The pay cut is the outcome of the betrayal of the 2014 Air France pilots strike, which shook France’s Socialist Party (PS) government and Air France management. The National Union of Airline Pilots (SNPL), with the support of pseudo-left parties like Workers Struggle (Lutte Ouvrière, LO) and the New Anti-capitalist Party (Nouveau parti anticapitaliste, NPA), ended the strike to block a victory by the pilots and stabilise the PS government.

According to AFP, the current measures “are worth 20 to 30 million euros [$US 22.6 to 33.9 million] yearly of improved competitiveness for the company, that is, 2 to 3 percent of the total pilot wage bill.” Air France management and the unions are also negotiating other measures. The airline’s CEO Gilles Gateau has announced he will “invite the recognised union organisations to determine how to proceed with these discussions.”

The director of human resources at Air France downplayed the risk of a strike against the new measures, declaring, “I have never heard anyone say that there might be a strike call over this agreement, which involves putting into effect a deal signed by the SNPL.” Air France management hopes the SNPL will be able to impose the pay cut on the pilots as it did at the ending of the strike two years ago.

In September 2014, the pilots struck against the company’s plan for Transavia, a low-cost Air France subsidiary that was seeking to employ pilots and other workers at lower wages. The 14-day pilots strike cost the airline tens of millions of euros, dented its bottom line and also threatened the government of President François Hollande, France’s most unpopular president since World War II.

The PS feared this strike, which was widely popular, would draw in wider layers of workers in France and across Europe, where air transport workers were in struggle in a number of locations, particularly at Lufthansa in defence of pensions.

Prime Minister Manuel Valls intervened to demand the shutting down of the strike, which the SNPL ended, on the grounds that it “is our duty to preserve the future of our company and bandage its wounds before irreversible damage is caused.”

The SNPL added at the time that the unions had a crucial role to play in persuading workers to accept the restructuring plan, arguing that “management cannot implement by itself the development of Transavia-France. Neither can it implement its project Perform 2020.”

At the time, the WSWS warned: “If Air France is confronted with ‘irreversible’ financial damage due to the strike, this means that the strikers are in a position of strength. This is precisely the moment at which the union declares that it wants to halt the strike and collaborate with management to plan attacks against workers that it abusively claims to represent... If pilots end the strike now, management will launch brutal attacks in order to recoup the hundreds of millions of euros they lost, make an example of the pilots, and discourage other layers of workers from striking.”

By bringing the strike to an ignominious end, the SNPL paved the way for the new attacks on basic social rights. Transavia workers’ salaries are 25 to 30 percent less than those at Air France, but with 30 to 40 percent more flying time. A year after the SNPL ended the strike, Air France announced thousands of job cuts.

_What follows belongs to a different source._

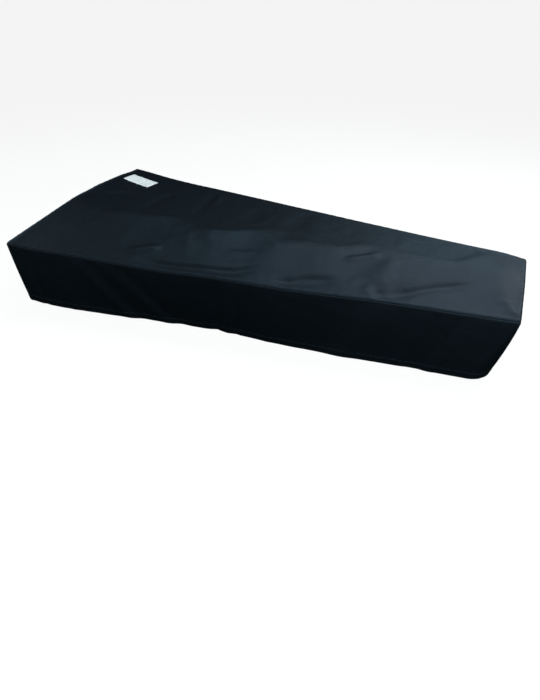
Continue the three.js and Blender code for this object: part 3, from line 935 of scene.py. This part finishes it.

The pseudo-left parties, for their part, hailed the ending of the strike. LO declared, “Despite the media outcry, despite the statements of Valls who tried to have the last word and use tough words to try to persuade people that he had not given in, the pilots made management back down on the Transavia Europe plan... Thank goodness sometimes there is a fightback.”

For its part, the NPA referred to Air France’s statement that it would eliminate plans for a Transavia Europe subsidiary as “a first victory to be saluted by all workers... This strike opens a new way forward to mobilise other sections of workers threatened by the Transavia plan: flight attendants, ground crew carrying out assistance duties in the airports and aircraft maintenance.”

A great deal of cynical praise was heaped on the SNPL to help cover up its abject betrayal of the pilots’ struggle and its rescue of Air France management and the PS government at the union members’ expense.

The attacks against Air France pilots are a warning for all workers and youth fighting the French labour law and austerity policies. All the leading organisations are closely tied to the PS, which they helped bring to power in the 2012 presidential elections by supporting Hollande, whose pro-war and austerity policies they subsequently aligned themselves with.

LO, the NPA and other organisations are now seeking to block the development of a broad political struggle of the working class and youth against the labour law, as they did during the 2014 strike, enabling management to carry out new attacks on the workers. Only a struggle against the PS and its pseudo-left supporters, based on a socialist and internationalist perspective, will make it possible for workers to defend their social rights.